In disagreeing with Gabriel, Minkel argues that the type of students who give excuses for plagiarism are either crafty students or they are those who have no clue about the offense. The author insists that students have to be aware of sources of plagiarism and how to avoid it (Minkel). For the author, plagiarism is not for students but for politicians (Minkel). Students need to learn how to avoid plagiarism to respect the works of other authors (Minkel; Sternberg).
An important argument on the issue of plagiarism is the problem of the digital age. According to Gabriel, students now have “information that just seems to be hanging out there” on the internet without credentials. This indicates that this information has no owner and a student can use it as his own without acknowledgment. However, Minkel counters this argument and reiterates that even in the presence of the internet, there are countless opportunities for students to produce original work. The author adds that avoiding plagiarism is not about the digital era but about “teaching students how to produce original work” (Minkel).

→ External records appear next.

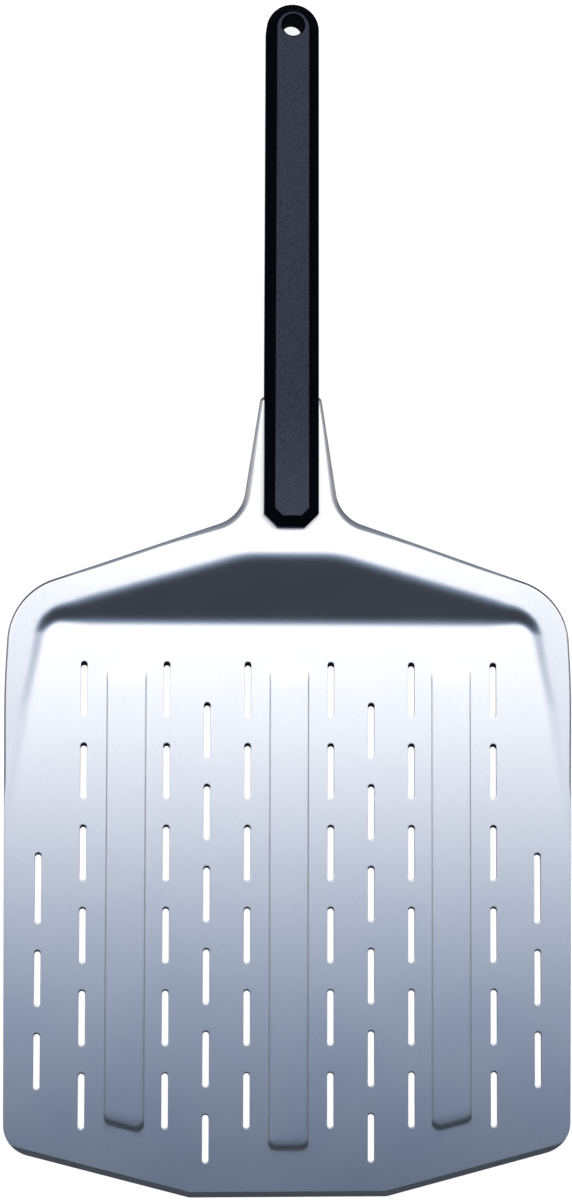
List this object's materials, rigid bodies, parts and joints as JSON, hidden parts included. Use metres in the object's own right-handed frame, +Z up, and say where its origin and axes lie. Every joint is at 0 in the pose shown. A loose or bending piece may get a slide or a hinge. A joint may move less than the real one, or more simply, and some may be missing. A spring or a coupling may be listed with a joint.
{
  "type": "pizza peel",
  "caption": "Flat slotted metal blade with pressed ribs, a raised step at the back and a long straight bevelled handle with a hanging hole.",
  "frame": {"origin": "on the surface the blade lies on, under the centre of the whole object's box", "axes": "+Y along the handle, away from the blade's front edge; +Z up, out of the blade's upper face; X across the blade, which is symmetric about X = 0"},
  "size_m": [0.3552, 0.743, 0.0298],
  "materials": {
    "blade": "satin anodised, finely brushed along the length",
    "handle": "glass-filled nylon with a fine moulded texture",
    "screws": "plain machined steel",
    "inserts": "turned brass"
  },
  "bodies": {
    "root": {"blade": "blade", "handle_top": "handle", "handle_bottom": "handle", "handle_screws": "screws", "threaded_inserts": "inserts"}
  },
  "joints": []
}
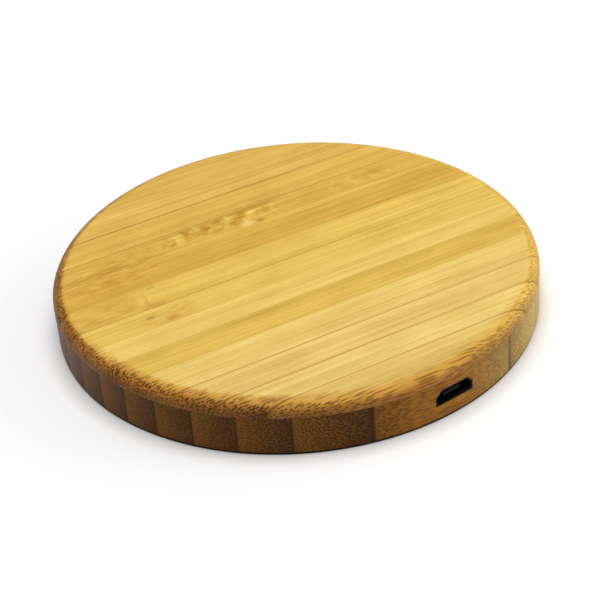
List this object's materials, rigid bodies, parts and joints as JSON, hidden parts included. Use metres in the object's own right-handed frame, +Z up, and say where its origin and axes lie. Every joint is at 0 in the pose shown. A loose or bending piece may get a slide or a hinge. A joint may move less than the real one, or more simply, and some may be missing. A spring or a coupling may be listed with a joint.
{
  "type": "wireless charging pad",
  "caption": "Round flat wireless charging pad with a laminated bamboo casing, rounded top edge, non-slip base and a small power socket in its side.",
  "frame": {"origin": "middle of the underside of the non-slip mat, on the surface that the pad stands on", "axes": "+Z up through the charging face; -Y towards the power socket in the side; +X to the right when the socket is seen from in front"},
  "size_m": [0.09, 0.09, 0.0101],
  "materials": {
    "bamboo_plate": "sanded and clear lacquered, satin",
    "bamboo_body": "sanded and clear lacquered, satin, end grain",
    "black_abs": "moulded, fine texture",
    "black_rubber": "matt, non-slip",
    "zinc_steel": "zinc plated",
    "dark_steel": "black nickel plated",
    "litz_copper": "enamelled stranded copper wire",
    "ferrite": "sintered, matt",
    "paper_tape": "double-sided tissue tape",
    "foam": "closed-cell foam",
    "board_laminate": "glass-epoxy laminate with solder mask",
    "solder": "tin solder",
    "black_nylon": "moulded",
    "contact_gold": "gold-plated copper alloy",
    "package_epoxy": "moulded epoxy",
    "chip_ceramic": "fired ceramic with tinned ends"
  },
  "bodies": {
    "root": {"top_plate": "bamboo_plate", "body_ring": "bamboo_body", "base_cover": "black_abs", "base_screws": "zinc_steel", "base_mat": "black_rubber", "coil_tape": "paper_tape", "charging_coil": "litz_copper", "inner_lead": "litz_copper", "outer_lead": "litz_copper", "coil_glue": "paper_tape", "ferrite_plate": "ferrite", "foam_spacer": "foam", "circuit_board": "board_laminate", "lead_solder": "solder", "usb_shell": "dark_steel", "usb_insulator": "black_nylon", "usb_contacts": "contact_gold", "transmitter_chip": "package_epoxy", "power_transistors": "package_epoxy", "resonant_capacitors": "chip_ceramic", "input_capacitors": "chip_ceramic", "input_inductor": "ferrite", "sense_resistor": "package_epoxy", "chip_resistors": "package_epoxy", "chip_capacitors": "chip_ceramic"}
  },
  "joints": []
}
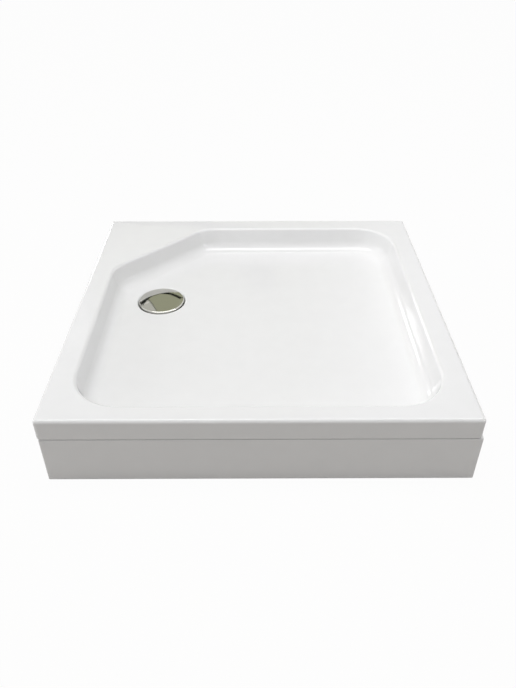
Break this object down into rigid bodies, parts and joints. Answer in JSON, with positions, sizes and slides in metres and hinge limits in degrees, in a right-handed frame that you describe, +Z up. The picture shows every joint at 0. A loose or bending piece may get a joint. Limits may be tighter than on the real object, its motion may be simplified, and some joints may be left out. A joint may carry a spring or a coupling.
{
  "type": "shower tray",
  "caption": "Square acrylic shower tray with a cut-corner basin, corner waste with domed cover and lift-out trap, steel frame on levelling feet and removable apron panels.",
  "frame": {"origin": "on the floor, under the middle of the tray", "axes": "+Z up, -Y out of the front apron, +X to the right seen from the front"},
  "size_m": [0.803, 0.8, 0.15],
  "materials": {
    "white_acrylic": "vacuum-formed, glossy",
    "white_panel": "vacuum-formed, glossy",
    "glass_fibre": "sprayed glass-fibre polyester, rough",
    "chipboard": "raw chipboard",
    "galvanised_steel": "hot-dip galvanised",
    "zinc_plated_steel": "bright zinc plate",
    "stainless_steel": "pressed stainless steel",
    "magnet": "sintered ferrite",
    "black_plastic": "moulded",
    "white_polypropylene": "moulded",
    "grey_polypropylene": "extruded pipe",
    "black_rubber": "moulded",
    "chrome_plate": "polished chrome plate"
  },
  "bodies": {
    "tray": {"tray_shell": "white_acrylic", "reinforcement_layer": "glass_fibre", "base_board": "chipboard", "front_frame_bar": "galvanised_steel", "rear_frame_bar": "galvanised_steel", "cross_frame_bar": "galvanised_steel", "bar_end_caps": "black_plastic", "frame_screws": "zinc_plated_steel", "weld_nuts": "zinc_plated_steel", "bracket_screws": "zinc_plated_steel", "panel_brackets": "galvanised_steel", "panel_magnets": "magnet", "trap_body": "white_polypropylene", "trap_outlet_nut": "white_polypropylene", "outlet_pipe": "grey_polypropylene", "outlet_washer": "black_rubber", "lower_seal": "black_rubber", "upper_seal": "black_rubber", "waste_flange": "stainless_steel", "flange_screws": "stainless_steel"},
    "front_apron": {"front_panel": "white_panel", "front_panel_plates": "zinc_plated_steel"},
    "left_apron": {"left_panel": "white_panel", "left_panel_plates": "zinc_plated_steel"},
    "right_apron": {"right_panel": "white_panel", "right_panel_plates": "zinc_plated_steel"},
    "waste_cover": {"dome_cover": "chrome_plate", "cover_clip": "white_polypropylene"},
    "trap_insert": {"dip_tube": "white_polypropylene", "dip_tube_ring": "black_rubber", "trap_cup": "white_polypropylene"},
    "foot_front_left": {"foot_pad_front_left": "black_plastic"},
    "bolt_front_left": {"foot_bolt_front_left": "zinc_plated_steel", "lock_nut_front_left": "zinc_plated_steel"},
    "foot_front_right": {"foot_pad_front_right": "black_plastic"},
    "bolt_front_right": {"foot_bolt_front_right": "zinc_plated_steel", "lock_nut_front_right": "zinc_plated_steel"},
    "foot_rear_left": {"foot_pad_rear_left": "black_plastic"},
    "bolt_rear_left": {"foot_bolt_rear_left": "zinc_plated_steel", "lock_nut_rear_left": "zinc_plated_steel"},
    "foot_rear_right": {"foot_pad_rear_right": "black_plastic"},
    "bolt_rear_right": {"foot_bolt_rear_right": "zinc_plated_steel", "lock_nut_rear_right": "zinc_plated_steel"},
    "foot_middle": {"foot_pad_middle": "black_plastic"},
    "bolt_middle": {"foot_bolt_middle": "zinc_plated_steel", "lock_nut_middle": "zinc_plated_steel"}
  },
  "joints": [
    {"name": "cover_lift", "type": "slide", "parent": "tray", "child": "waste_cover", "axis": [0, 0, 1], "range_m": [0, 0.2]},
    {"name": "trap_insert_lift", "type": "slide", "parent": "tray", "child": "trap_insert", "axis": [0, 0, 1], "range_m": [0, 0.1]},
    {"name": "front_panel_pull", "type": "slide", "parent": "tray", "child": "front_apron", "axis": [0, -1, 0], "range_m": [0, 0.12]},
    {"name": "left_panel_pull", "type": "slide", "parent": "tray", "child": "left_apron", "axis": [-1, 0, 0], "range_m": [0, 0.12]},
    {"name": "right_panel_pull", "type": "slide", "parent": "tray", "child": "right_apron", "axis": [1, 0, 0], "range_m": [0, 0.12]},
    {"name": "foot_front_left_travel", "type": "slide", "parent": "tray", "child": "foot_front_left", "axis": [0, 0, -1], "range_m": [0, 0.015]},
    {"name": "bolt_front_left_turn", "type": "hinge", "parent": "foot_front_left", "child": "bolt_front_left", "pos_m": [-0.325, -0.23, 0.04], "axis": [0, 0, -1], "range_deg": [0, 3600]},
    {"name": "foot_front_right_travel", "type": "slide", "parent": "tray", "child": "foot_front_right", "axis": [0, 0, -1], "range_m": [0, 0.015]},
    {"name": "bolt_front_right_turn", "type": "hinge", "parent": "foot_front_right", "child": "bolt_front_right", "pos_m": [0.325, -0.23, 0.04], "axis": [0, 0, -1], "range_deg": [0, 3600]},
    {"name": "foot_rear_left_travel", "type": "slide", "parent": "tray", "child": "foot_rear_left", "axis": [0, 0, -1], "range_m": [0, 0.015]},
    {"name": "bolt_rear_left_turn", "type": "hinge", "parent": "foot_rear_left", "child": "bolt_rear_left", "pos_m": [-0.325, 0.255, 0.04], "axis": [0, 0, -1], "range_deg": [0, 3600]},
    {"name": "foot_rear_right_travel", "type": "slide", "parent": "tray", "child": "foot_rear_right", "axis": [0, 0, -1], "range_m": [0, 0.015]},
    {"name": "bolt_rear_right_turn", "type": "hinge", "parent": "foot_rear_right", "child": "bolt_rear_right", "pos_m": [0.325, 0.255, 0.04], "axis": [0, 0, -1], "range_deg": [0, 3600]},
    {"name": "foot_middle_travel", "type": "slide", "parent": "tray", "child": "foot_middle", "axis": [0, 0, -1], "range_m": [0, 0.015]},
    {"name": "bolt_middle_turn", "type": "hinge", "parent": "foot_middle", "child": "bolt_middle", "pos_m": [0.02, 0.0125, 0.04], "axis": [0, 0, -1], "range_deg": [0, 3600]}
  ],
  "couplings": [
    {"joint": "trap_insert_lift", "follows": "cover_lift", "ratio": 0.5},
    {"joint": "bolt_front_left_turn", "follows": "foot_front_left_travel", "rad_per_m": 4188.8},
    {"joint": "bolt_front_right_turn", "follows": "foot_front_right_travel", "rad_per_m": 4188.8},
    {"joint": "bolt_rear_left_turn", "follows": "foot_rear_left_travel", "rad_per_m": 4188.8},
    {"joint": "bolt_rear_right_turn", "follows": "foot_rear_right_travel", "rad_per_m": 4188.8},
    {"joint": "bolt_middle_turn", "follows": "foot_middle_travel", "rad_per_m": 4188.8}
  ]
}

The Assertions of Sternberg: Ending Crime Among Students
According to Minkel, students have the responsibility of accepting their mistake in committing plagiarism and making an effort to change this practice. This is in agreement with the assertions of Sternberg on correcting the debate on plagiarism. The author states that avoiding cheating should be the ethical responsibility of students (Sternberg). Sternberg goes on to give an eight-step process of behaving ethically. The author advises students to first realize the need for changing the situation. Second and third steps involve the definition of the ethics part of the situation and making a decision on the significance of this component. Fourth and fifth steps is personifying the ethical component and finding out the ethical rule applicable, the final three steps involve determining how to apply the rule, getting ready for any consequences, and finally acting. In doing so, students will be able to avoid situations that raise concern about their ethical conduct.
The three authors argue on the significance of plagiarism in affecting the originality of a student’s work. While they all acknowledge the issue as persistent and widespread in the current generation of students, Minkel and Sternberg call for action to end the crime among students. Reading these articles presents a clear understanding of why students commit plagiarism and how they can learn how to change towards being original in their writing. This information is important in future work when exploring the issue of causes and solutions to plagiarism among students. The article by Gabriel provides good explanations and excuses that students can use to support their plagiarism offenses while the one by Minkel gives a counterargument on why these excuses are not valid. On the other hand, Sternberg provides a solution to plagiarism by discussing steps that students can use to avoid plagiarism. These sources are vital in the upcoming argument essay on the prevention of plagiarism among students in college.